There is no magic way for you to figure out information about the legitimate server (unless you have prior knowledge) that can't be attacked by a man in the middle changing the information that claims to be the legitimate server. This is why the most secure systems require physical handling of prior knowledge keys that are transported under armed guard. The initial establishment of trust is the Achilles heel of trusted communication. If the user actively chooses to trust the wrong people, that's their problem, not an issue that can be solved by technological measures.

As far as something where the attacker could think they succeeded but actually hadn't, you are talking about the realm of deniable encryption there and it would be pretty hard or impossible to do with a stream cypher due to the way the data is stored. You would need data that could be decrypted with 2 different keys and that one decryption would give the real result while the other gives something fake.

The problem is two fold, however, when trying to apply this to a stream cipher.

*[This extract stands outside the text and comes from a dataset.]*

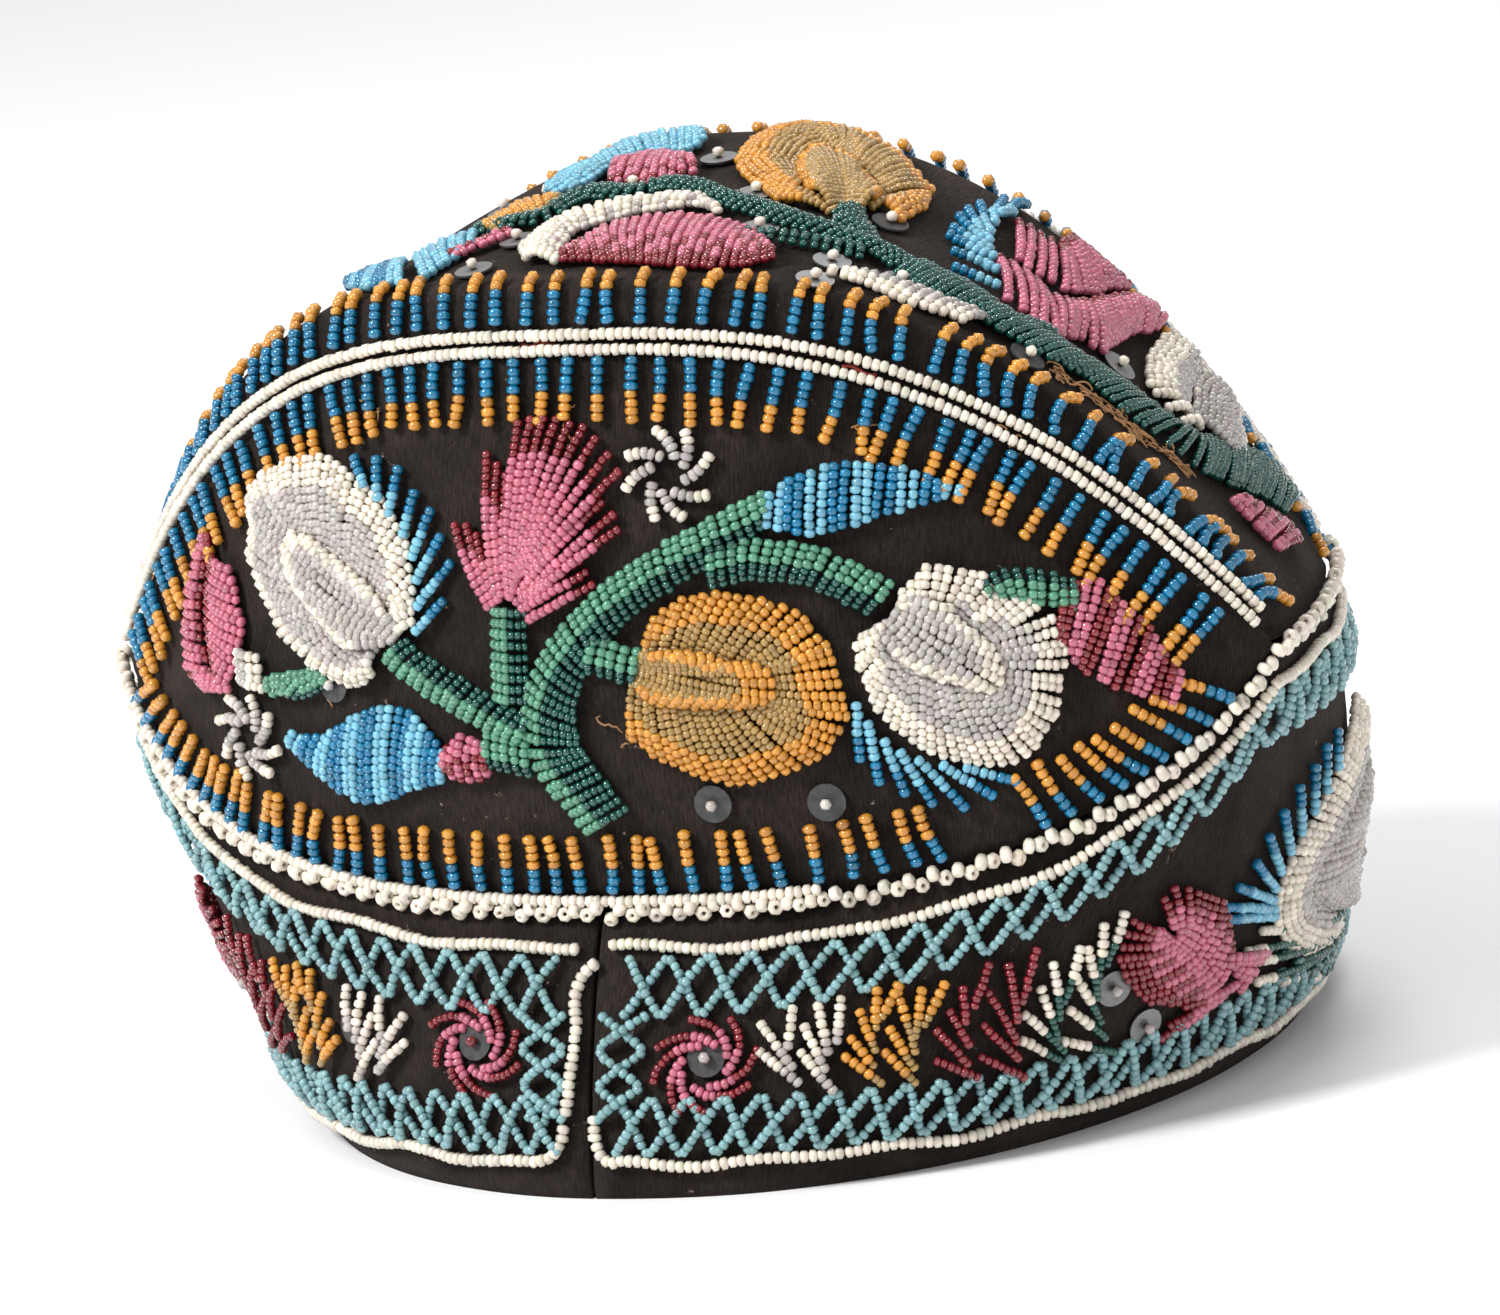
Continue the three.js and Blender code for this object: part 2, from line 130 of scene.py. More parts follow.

First, you have a generally 1 to 1 relationship between ciphertext and plaintext. Most deniable encryption requires a much larger volume of data some of which appears to be garbage (but is actually a signal for the other key). Since a 1 to 1 relationship would be expected, the excess data would throw up flags.

The second issue is key disclosure. Strong protective measures against MITM require that the key exchange itself be protected. Most MITM attacks therefore attack against the key exchange and prevent the key exchange with the actual intended server. Thus, there wouldn't be a way to give the real server the correct key while giving the MITM the diversionary key.